Bruce Springsteen | LGI Stock/Corbis/VCG via Getty Images
He said that this made him a target for bullies. When looking back, he believed this set him up for success as a musician.
“Amongst my male classmates, there are mainly good souls. Some, however, are rude, predatory, and unkind,” he wrote. “It is here I receive the bullying all aspiring rock stars must undergo and suffer in seething, raw, humiliating silence, the great ‘leaning up against the chain-link fence as the world spins around you, without you, in rejection of you’ playground loneliness that is essential fuel for the coming fire.”
Bruce Springsteen said he had a lot of female friends while growing up
While the boys in his class rejected him, Springsteen said he had far better luck forming friendships with the girls.
“The girls, on the other hand, shocked to find what appeared to be a shy, softhearted dreamer in their midst, move right onto Grandma’s turf and begin to take care of me,” he wrote. “I build a small harem who tie my shoes, zip my jacket, shower me with attention.”
He said this dynamic didn’t last long, though. People didn’t seem as interested in him as they got older.
“Of course, a few years later, when sex rears its head, I’ll lose my exalted status and become just another mild-mannered loser.”
He said his music taste made him a target for bullies
In the 1960s, Springsteen discovered The Beatles. He loved their music, but he also wanted to look like them.
“All it said was Meet the Beatles. That was exactly what I wanted to do,” he wrote. “Those four half-shadowed faces, rock’ n’ roll’s Mount Rushmore, and . . . THE HAIR . . . THE HAIR.”
The Beatles | Fireshot/Universal Images Group via Getty Images
While The Beatles were the most popular band in the world, their look did not go over well in Springsteen’s New Jersey town.

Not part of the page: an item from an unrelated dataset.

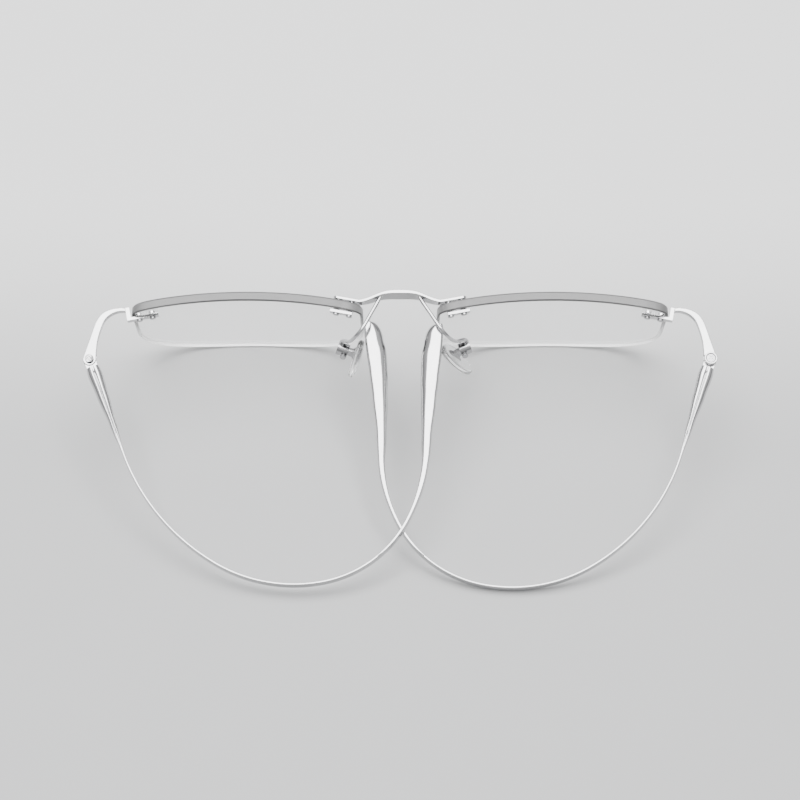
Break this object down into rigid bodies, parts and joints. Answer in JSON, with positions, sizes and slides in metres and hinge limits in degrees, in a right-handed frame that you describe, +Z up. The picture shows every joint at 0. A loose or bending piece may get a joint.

“The a** whippings, insults, risks, rejections, and outsider status you would have to accept to wear it,” he wrote. “In recent years, only the punk revolution of the seventies would allow small-town kids the ability to physically declare their ‘otherness,’ their rebellion. In 1964, Freehold was redneck ugly and there was no shortage of guys who were willing to make their rejection of your fashion choices a physical affair. I ignored the insults, avoided the physical confrontations as best I could and did what I had to do.”